Although the Gran Canaria notice is still high level, recent comparable procurements offer some pointers on what the market is likely to expect. Across the Spanish and Italian examples, several recurring themes stand out:
There is also evidence that, in some territories, the traditional model of outsourced physical meter reading still co-exists with newer systems. In January 2026, companies in the Veolia group in Spain advertised a tender for Meter Reading Services across several regions. That contract focuses on services for reading existing meters, rather than installing new remote-capable devices. Against that background, the Gran Canaria consortium’s intention to install a remote reading system underlines a deliberate move towards more automated data collection.
For suppliers, the multi-municipal character of the Gran Canaria project will be an important factor. Other multi-location contracts, such as the Cáceres digitalisation programme, require integration of sensing and control equipment at numerous sites. A multi-municipal meter reading system is likely to face similar questions about scalability, interoperability, and the ability to manage assets dispersed across different local networks and administrative boundaries.
The prior information notice from the Consorcio Intermunicipal Cumbres de Gran Canaria is, at this stage, a signal rather than a full specification. A detailed contract notice will be needed to clarify the technical architecture, performance requirements, communications standards and length of the operational phase.

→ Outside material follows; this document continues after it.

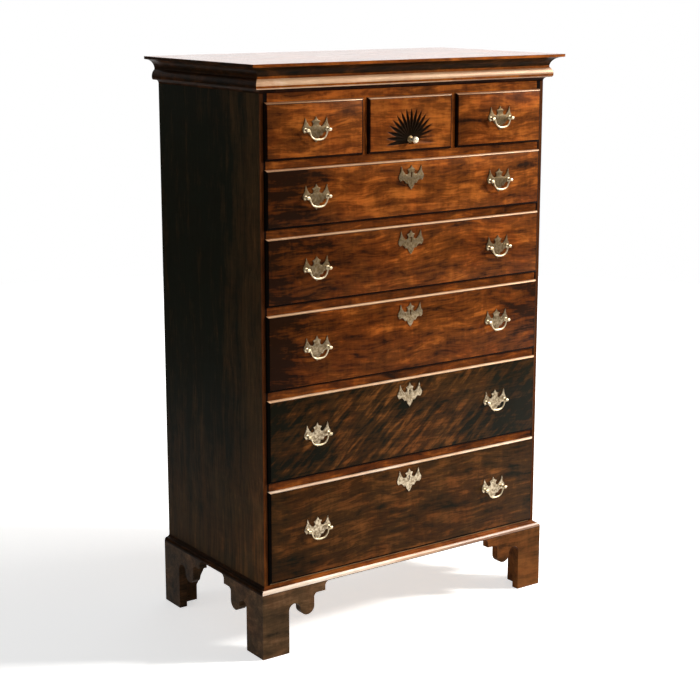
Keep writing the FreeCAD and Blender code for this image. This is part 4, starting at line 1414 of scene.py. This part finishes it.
class Section:
    """The outline of a moulding: how far it stands out and how high it is, in lines and arcs."""

    def __init__(self, reach: float, height: float) -> None:
        """Starts the outline.

        Args:
            reach: The first point's distance from the case.
            height: The first point's height.
        """
        self.points = [Vector((reach, height, 0.0))]
        self.into = [Vector((reach, height, 0.0))]
        self.out = [Vector((reach, height, 0.0))]

    def line(self, reach: float, height: float) -> "Section":
        """Adds a straight line to a point.

        Args:
            reach: The point's distance from the case.
            height: The point's height.

        Returns:
            The outline.
        """
        point = Vector((reach, height, 0.0))
        self.points.append(point)
        self.into.append(point.copy())
        self.out.append(point.copy())
        return self

    def arc(self, reach: float, height: float, radius: float, bulge: int) -> "Section":
        """Adds an arc to a point.

        Args:
            reach: The point's distance from the case.
            height: The point's height.
            radius: The arc's radius.
            bulge: One for a round, minus one for a hollow.

        Returns:
            The outline.
        """
        start = self.points[-1].copy()
        self.line(reach, height)
        chord = self.points[-1] - start
        half = math.asin(min(1.0, chord.length / 2 / radius))
        pull = 4 / 3 * math.tan(half / 2) * radius
        along = chord.normalized() * pull
        self.out[-2] = start + Matrix.Rotation(-half * bulge, 3, "Z") @ along
        self.into[-1] = self.points[-1] - Matrix.Rotation(half * bulge, 3, "Z") @ along
        return self

    def prism(self, length: float) -> bmesh.types.BMesh:
        """The outline as a solid along X, with its back on Y = 0 and its outer side towards -Y.

        Args:
            length: The solid's length.

        Returns:
            The closed mesh, about X = 0.
        """
        curve = bpy.data.curves.new("moulding", "CURVE")
        curve.dimensions = "2D"
        curve.fill_mode = "BOTH"
        curve.extrude = length / 2
        curve.resolution_u = 10
        spline = curve.splines.new("BEZIER")
        spline.bezier_points.add(len(self.points) - 1)
        spline.use_cyclic_u = True
        for point, place, into, out in zip(spline.bezier_points, self.points, self.into, self.out):
            point.handle_left_type = "FREE"
            point.handle_right_type = "FREE"
            point.co, point.handle_left, point.handle_right = place, into, out
        shape = surface(curve)
        turn = Matrix(((0.0, 0.0, 1.0), (-1.0, 0.0, 0.0), (0.0, 1.0, 0.0)))
        bmesh.ops.transform(shape, matrix=turn.to_4x4(), verts=shape.verts)
        return shape


@dataclass
class Mouldings:
    """The cornice and the base moulding, each run mitred to the next."""

    case_half: float = 442.5
    case_front: float = -222.5
    case_back: float = 262.5
    top_edge: float = 69.5
    past_top: float = 99.0

    def cornice(self) -> Section:
        """The cornice's outline, from its foot up.

        Returns:
            The outline.
        """
        section = Section(0.0, 0.0).arc(10.0, 10.0, 10.0, -1).line(16.5, 10.0).line(18.5, 13.0)
        section.arc(11.0, 36.0, 23.0, 1).line(11.0, 40.0).arc(37.0, 62.0, 26.0, -1)
        return section.line(40.0, 63.0).line(40.0, 70.0).line(0.0, 70.0)

    def base(self) -> Section:
        """The base moulding's outline, from its foot up."""
        section = Section(0.0, 0.0).line(14.8, 0.0).arc(9.3, 11.0, 11.0, 1)
        return section.line(7.8, 11.0).arc(0.0, 18.8, 7.8, -1)

    def front_run(self, section: Section) -> bmesh.types.BMesh:
        """The run along the front, mitred at both ends.

        Args:
            section: The outline.

        Returns:
            The closed mesh.
        """
        run = section.prism(2 * self.case_half)
        for vert in run.verts:
            vert.co.x += math.copysign(vert.co.y, vert.co.x)
        bmesh.ops.translate(run, vec=(0.0, self.case_front, 0.0), verts=run.verts)
        return run

    def side_run(self, section: Section, side: int) -> bmesh.types.BMesh:
        """A run along one side, mitred at its front end.

        Args:
            section: The outline.
            side: Minus one for the left, one for the right.

        Returns:
            The closed mesh.
        """
        length = self.case_back - self.case_front
        run = section.prism(length)
        for vert in run.verts:
            if vert.co.x < 0.0:
                vert.co.x += vert.co.y
        turn = Matrix.Rotation(math.radians(90.0), 3, "Z")
        bmesh.ops.rotate(run, cent=ORIGIN, matrix=turn, verts=run.verts)
        if side < 0:
            bmesh.ops.scale(run, vec=(-1.0, 1.0, 1.0), verts=run.verts)
        middle = (self.case_front + self.case_back) / 2
        bmesh.ops.translate(run, vec=(side * self.case_half, middle, 0.0), verts=run.verts)
        return run

    def bands(self, name: str, place: str) -> tuple[tuple[float, Wood], ...]:
        """The finishes of a run from its foot up: in front, painted highlights on the rounds and painted
        shade in the hollows; along the sides, painted shade under the crown.

        Args:
            name: Whether it is the cornice or the base moulding.
            place: Whether it runs along the front, the left or the right.

        Returns:
            The height at which each band ends, and its finish.
        """
        crown = (self.past_top, CROWN)
        if place != "front":
            # Along the sides the run is darkened all over as painted shade.
            side = replace(BROWN_CHERRY, grain=Grain.ALONG_Y).dimmed("side", 0.4)
            return ((self.top_edge, side), crown)
        plain = replace(CHERRY, mottle=0.6, tone=0.1)
        # In front, the lowest hollow is darkened as painted shade.
        shade_finish = CHERRY.dimmed("shade_finish", 0.12)
        if name == "base_moulding":
            # The base moulding's round takes a painted highlight that fades towards the right.
            fades = (Fade(0, -0.2, 0.4, 0.75),)
            highlight_finish = replace(PAINTED_HIGHLIGHT_EDGE, tone=0.25, tint=(1.0, 0.88, 0.8), fades=fades)
            return ((1.5, shade_finish), (10.9, highlight_finish), (self.top_edge, plain))
        # The cornice's upper cove is darkened as painted shade; its rounds take painted highlights that
        # fade towards the right.
        cove_shade = BROWN_CHERRY.dimmed("cove_shade", 0.55)
        highlight_finish = replace(PAINTED_HIGHLIGHT_EDGE, tone=-0.02, fades=(Fade(0, -0.2, 0.45, 0.42),))
        return (
            (10.0, shade_finish),
            (13.5, highlight_finish),
            (17.0, plain),
            (35.0, highlight_finish),
            (41.0, plain),
            (61.5, cove_shade),
            (self.top_edge, plain),
            crown,
        )

    def build(self) -> None:
        """Makes all six runs."""
        for name, section in (("cornice", self.cornice()), ("base_moulding", self.base())):
            runs = {
                "front": self.front_run(section),
                "left": self.side_run(section, -1),
                "right": self.side_run(section, 1),
            }
            for place, run in runs.items():
                node = f"{name}_{place}"
                low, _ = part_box(node)
                ends, woods = zip(*self.bands(name, place))
                finishes = [
                    replace(wood, name=f"{node}_band_{index}").material()
                    for index, wood in enumerate(woods)
                ]
                piece = Piece()
                piece.take(run, Vector((0.0, 0.0, low.z / MM)))
                made = piece.set_down(f"{node}_run", "root", "cherry", node, 30.0, *finishes)
                for face in made.data.polygons:
                    level = (face.center.z - low.z) / MM
                    face.material_index = next(index for index, end in enumerate(ends) if level < end)


# ---------------------------------------------------------------------------------------------
# The case and the drawers
# ---------------------------------------------------------------------------------------------


@dataclass
class Woodwork:
    """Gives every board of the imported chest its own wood, and the drawers their faces."""

    back_joints: tuple[float, ...] = (0.44, 0.6705, 0.881, 1.0685, 1.233)

    def dress(self, node: str, finish: Wood, **changes: object) -> None:
        """Puts a finish on a node.

        Args:
            node: The node.
            finish: The finish.
            **changes: Fields that differ on this board.
        """
        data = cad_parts[node].data
        data.materials.clear()
        data.materials.append(replace(finish, name=f"{node}_{finish.name}", **changes).material())
        LOG.info("%s is %s", node, finish.name)

    def case(self) -> None:
        """The case and its feet."""
        for index, side in enumerate(("left", "right")):
            shift = (0.4 * index, 0.3, 0.0)
            # The left side takes the copy darkened as painted shade, and the right side takes the lighter
            # one.
            self.dress(f"side_{side}", SHADED_SIDE_CHERRY if side == "left" else RED_SIDE, shift=shift)
            self.dress(f"divider_{side}", CHERRY, grain=Grain.ALONG_Z, shift=shift)
            base = BROWN_CHERRY if index else FOOT_CHERRY
            foot = replace(base, shift=(0.2 * index, 0.7, 0.1), mottle=0.7)
            self.dress(f"foot_front_{side}", foot, tone=0.16 * index, streaks=0.3)
            self.dress(f"foot_back_{side}", foot, tone=-0.1)
        self.dress("top_board", CROWN)
        self.dress("top_rail", CHERRY, shift=(0.5, 0.2, 0.0), tone=0.05)
        self.dress("back_boards", PINE, joints=self.back_joints)
        for node in ("bottom_board", "base_rail"):
            self.dress(node, PINE)
        for index in range(1, 6):
            self.dress(f"drawer_frame_{index}", CHERRY, shift=(0.37 * index, 0.0, 0.2), tone=-0.07)

    def drawers(self) -> None:
        """The drawers: a face with its own figure, and a pine box."""
        for drawer, wood in DRAWER_WOODS.items():
            front = FanFront() if drawer == "drawer_1_middle" else LippedFront()
            front.build(drawer, replace(wood, name=f"{drawer}_cherry"))
            self.dress(f"{drawer}_box", PINE, grain=Grain.ALONG_Y)

    def build(self) -> None:
        """Dresses the whole chest."""
        self.case()
        self.drawers()
        Mouldings().build()


# ---------------------------------------------------------------------------------------------
# The room
# ---------------------------------------------------------------------------------------------


@dataclass(frozen=True)
class Softbox:
    """An area light."""

    name: str
    place: Triple
    target: Triple
    size: Point
    power: float
    colour: Colour = (1.0, 1.0, 1.0)

    def build(self) -> None:
        """Hangs the light."""
        data = bpy.data.lights.new(self.name, "AREA")
        data.shape = "RECTANGLE"
        data.size, data.size_y = self.size
        data.energy = self.power
        data.color = self.colour
        light = bpy.data.objects.new(self.name, data)
        light.location = self.place
        aim = Vector(self.target) - Vector(self.place)
        light.rotation_euler = aim.to_track_quat("-Z", "Y").to_euler()
        light.visible_camera = False
        bpy.context.scene.collection.objects.link(light)


@dataclass
class Room:
    """The floor, the lights, the pale surroundings and the camera."""

    lens: float = 82.74
    shift: float = -0.05
    place: Triple = (-2.4495, -3.4287, 1.6601)
    yaw: float = 35.266
    pitch: float = -11.724
    world_light: float = 0.15
    floor_radius: float = 5.0
    floor_glow: tuple[float, float, float, float] = (1.2, 3.2, 0.6, 1.0)
    softboxes: tuple[Softbox, ...] = (
        Softbox("key", (3.8, -2.7, 2.9), (0.0, -0.2, 0.9), (0.45, 0.8), 262.0, (1.0, 0.97, 0.92)),
        Softbox("overhead", (2.0, -1.0, 3.2), (0.0, -0.2, 0.9), (1.2, 3.0), 100.0, (1.0, 0.97, 0.92)),
        Softbox("behind", (2.3, 3.3, 2.35), (0.0, 0.0, 1.3), (3.4, 2.6), 21.0),
        Softbox("fill", (-3.6, 1.4, 1.4), (-0.44, 0.0, 0.6), (1.6, 1.6), 14.0),
    )
    cards: tuple[tuple[str, Triple, Triple, Point], ...] = (
        ("card_left", (-1.7, 1.7, 0.7), (-0.45, 0.0, 0.9), (2.4, 1.6)),
        ("card_camera", (-3.6, -3.4, 1.2), (-0.2, -0.2, 0.9), (4.0, 3.0)),
        ("card_front", (1.4, -2.2, 0.8), (0.0, -0.2, 1.0), (2.6, 1.1)),
    )

    def camera(self) -> None:
        """Sets up the camera."""
        data = bpy.data.cameras.new("camera")
        data.lens = self.lens
        data.sensor_width = 36.0
        data.shift_y = self.shift
        camera = bpy.data.objects.new("camera", data)
        camera.location = self.place
        camera.rotation_euler = Euler((math.radians(90.0 + self.pitch), 0.0, -math.radians(self.yaw)))
        bpy.context.scene.collection.objects.link(camera)
        bpy.context.scene.camera = camera

    @staticmethod
    def seen(graph: Graph) -> bpy.types.NodeSocket:
        """One for a ray from the eye, a mirror or a glass, and nought for all others.

        Args:
            graph: The nodes.

        Returns:
            The share.
        """
        path = graph.add("LightPath")
        share = graph.math("MAXIMUM", path.outputs["Is Camera Ray"], path.outputs["Is Glossy Ray"])
        return graph.math("MAXIMUM", share, path.outputs["Is Transmission Ray"])

    @staticmethod
    def stand(name: str, shape: bmesh.types.BMesh, material: bpy.types.Material) -> bpy.types.Object:
        """Makes a mesh part of the room.

        Args:
            name: Its name.
            shape: Its mesh, which is freed.
            material: Its material.

        Returns:
            The object.
        """
        data = bpy.data.meshes.new(name)
        shape.to_mesh(data)
        shape.free()
        data.materials.append(material)
        thing = bpy.data.objects.new(name, data)
        bpy.context.scene.collection.objects.link(thing)
        return thing

    def floor(self) -> None:
        """Lays the pale floor."""
        shape = bmesh.new()
        bmesh.ops.create_circle(shape, cap_ends=True, segments=96, radius=self.floor_radius)
        graph = Graph(bpy.data.materials.new("floor_paper"))
        lit = graph.add("BsdfDiffuse")
        graph.plug(lit, "Color", (0.9, 0.9, 0.9, 1.0))
        glow = graph.add("Emission")
        reach = graph.add("VectorMath", operation="LENGTH")
        graph.plug(reach, 0, graph.object_point())
        rise = graph.spread(reach.outputs["Value"], *self.floor_glow)
        graph.plug(glow, "Strength", graph.math("MULTIPLY", self.seen(graph), rise))
        both = graph.add("AddShader")
        graph.links.new(lit.outputs[0], both.inputs[0])
        graph.links.new(glow.outputs[0], both.inputs[1])
        graph.links.new(both.outputs[0], graph.add("OutputMaterial").inputs[0])
        self.stand("floor", shape, graph.owner)

    def dark_card(self, name: str, place: Vector, aim: Vector, size: Point) -> None:
        """Stands up a dark card that only polish and metal show.

        Args:
            name: The card's name.
            place: Its middle.
            aim: The point it faces.
            size: Its width and height.
        """
        shape = bmesh.new()
        bmesh.ops.create_grid(shape, x_segments=1, y_segments=1, size=0.5)
        bmesh.ops.scale(shape, vec=(*size, 1.0), verts=shape.verts)
        turn = (aim - place).to_track_quat("Z", "Y").to_matrix()
        bmesh.ops.rotate(shape, cent=ORIGIN, matrix=turn, verts=shape.verts)
        bmesh.ops.translate(shape, vec=place, verts=shape.verts)
        graph = Graph(bpy.data.materials.new(name))
        card = self.stand(name, shape, graph.close(Base_Color=(0.01, 0.01, 0.01, 1.0), Roughness=1.0))
        card.visible_camera = False
        card.visible_diffuse = False
        card.visible_shadow = False

    def surroundings(self) -> None:
        """Makes the world white to the eye and dim as a light."""
        world = bpy.data.worlds.new("room")
        bpy.context.scene.world = world
        graph = Graph(world)
        strength = graph.add("Mix")
        for index, value in ((0, self.seen(graph)), (2, self.world_light), (3, 1.0)):
            graph.plug(strength, index, value)
        glow = graph.add("Background")
        graph.plug(glow, "Color", (1.0, 1.0, 1.0, 1.0))
        graph.plug(glow, "Strength", strength.outputs[0])
        graph.links.new(glow.outputs[0], graph.add("OutputWorld").inputs[0])

    def build(self) -> None:
        """Sets up the whole room."""
        self.camera()
        self.floor()
        self.surroundings()
        for name, place, aim, size in self.cards:
            self.dark_card(name, Vector(place), Vector(aim), size)
        for softbox in self.softboxes:
            softbox.build()
        bpy.context.scene.view_settings.view_transform = "Standard"


def main() -> None:
    """Builds the room and dresses the chest."""
    logging.basicConfig(level=logging.INFO, format="%(message)s")
    Room().build()
    Woodwork().build()
    Brasses(ANTIQUE_BRASS, PLATE_BRASS).build()


if __name__ == "__main__":
    main()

Even so, the language of digitalising the water cycle, combined with the broader wave of smart metering and network monitoring projects in late 2025 and early 2026, suggests that the consortium intends to align itself with a wider European move towards data-driven water management. Suppliers active in remote reading, meter technology, connectivity and operational services are likely to watch closely for the next step in this procurement, and for how far the final scope extends beyond basic consumption metering into the wider management of local water systems.